Now people began to hold personal grudges and generalised everyone with a different vision of how to get to the moon, which lead to many people being unfairly treated everywhere and a stalemate in progress.
Some people began to call the engineers away from their work to negotiate with the community managers to allow more freedom of speech. This didn’t help much in their progress towards the space stations and other optimisations. It also wasn’t the kind of work they volunteered for in the first place. There were only so many engineers capable of working on space travel and having them resolve conflicts among passengers seemed like a very inefficient way of getting to the moon.
The engineers did begin to realise that they hadn’t always communicated as well as they could have. This originated from several reasons, one being the intended lack of central coordination, another being human traits.
While the vocal minority was ramping up their efforts to get the larger spaceships ready, someone suddenly exploited a weakness in their adapted launchpads and rendered all of them inoperable within an hour.

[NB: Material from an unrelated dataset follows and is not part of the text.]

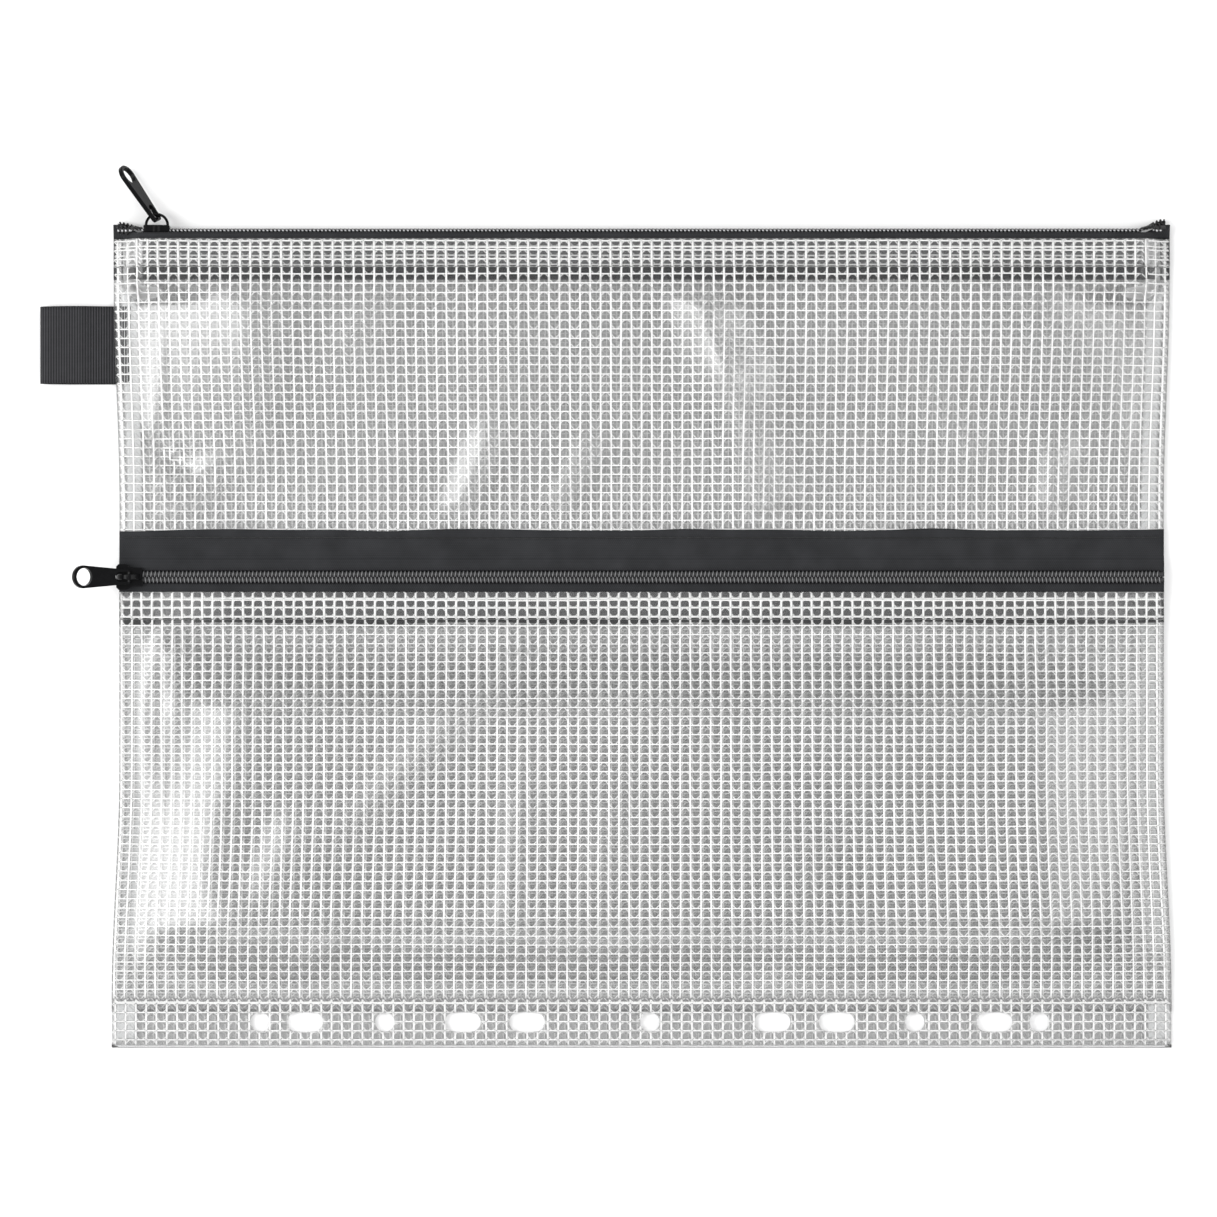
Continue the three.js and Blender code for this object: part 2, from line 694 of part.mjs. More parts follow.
// Slider: two plates joined by a post at the nose, walls over the coils, a slot for the tapes and
// a crown over the pull's crossbar. Its zero height is the face of the tapes.
function sliderGeometry() {
  const slotBottom = -(tapeSlot + tapeThickness) / 2;
  const slotTop = slotBottom + tapeSlot;
  const channelTop = coilThickness + channelClearance;
  const plateTop = channelTop + plateThickness;
  const nose = -sliderLength / 2;
  const postSide = [[nose - cutOverrun, postWidth / 2], [nose + postShoulder, postWidth / 2],
    [nose + postLength, postTip / 2]];
  const postOutline = [...postSide.map(([x, y]) => [x, -y]), ...postSide.reverse()];
  const post = prism(polygon(postOutline), slotBottom - cutOverrun, channelTop + cutOverrun);
  const slotBox = new THREE.BoxGeometry(2 * sliderLength, 2 * noseWidth, tapeSlot);
  const slot = solidOf(slotBox.translate(0, 0, (slotBottom + slotTop) / 2));
  const channel = prism(sliderOutline(flangeThickness, cutOverrun), slotBottom, channelTop);
  const body = prism(sliderOutline(0, 0), lowerPlateZ, plateTop, sliderBevel);
  return geometryOf(body.subtract(slot.add(channel).subtract(post)).add(crown(plateTop)));
}

// Crown: a half-round arch along the slider that holds the pull's crossbar
function crown(plateTop) {
  const outline = new THREE.Shape();
  const sunk = plateThickness / 2;
  outline.moveTo(crownRadius, -sunk);
  outline.lineTo(crownRadius, 0);
  outline.absarc(0, 0, crownRadius, 0, Math.PI, false);
  outline.lineTo(-crownRadius, -sunk);
  const inner = crownRadius - crownWall;
  outline.lineTo(-inner, -sunk);
  outline.lineTo(-inner, 0);
  outline.absarc(0, 0, inner, Math.PI, 0, true);
  outline.lineTo(inner, -sunk);
  const arch = new THREE.ExtrudeGeometry(outline, {
    depth: crownWidth - 2 * sliderBevel,
    bevelThickness: sliderBevel,
    bevelSize: sliderBevel,
    bevelOffset: -sliderBevel,
    bevelSegments: 1,
    curveSegments: arcSegments,
  });
  arch.translate(0, 0, sliderBevel - crownWidth / 2).rotateX(Math.PI / 2).translate(0, 0, plateTop);
  return solidOf(arch);
}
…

Years ago Satoshi had foreseen variations of launchpads as a menace to space travel, and his prophecy came true. Strangely this part of Satoshi’s vision had been segregated from the rest by the vocal minority for unknown reasons.
This incident brought to light the delicate engineering processes required to make space travel secure at scale and made many people reconsider what would be the best way to get us to the moon. Many envisioned what would have happened to space travel had we all been using the new space travel program.
What the space travel enthusiasts will ultimately agree on remains to be seen… Will they come to the conclusion that all of us want to eventually get to the moon? Will they revert to conversing in calm and respectful ways and realise that personal grudges help nobody? Will they realise that we will need to pull off another Satoshi-like feat to make space travel scalable for billions of people? Will they reconsider the viable SegSpace solution that’s on the table to buy more time?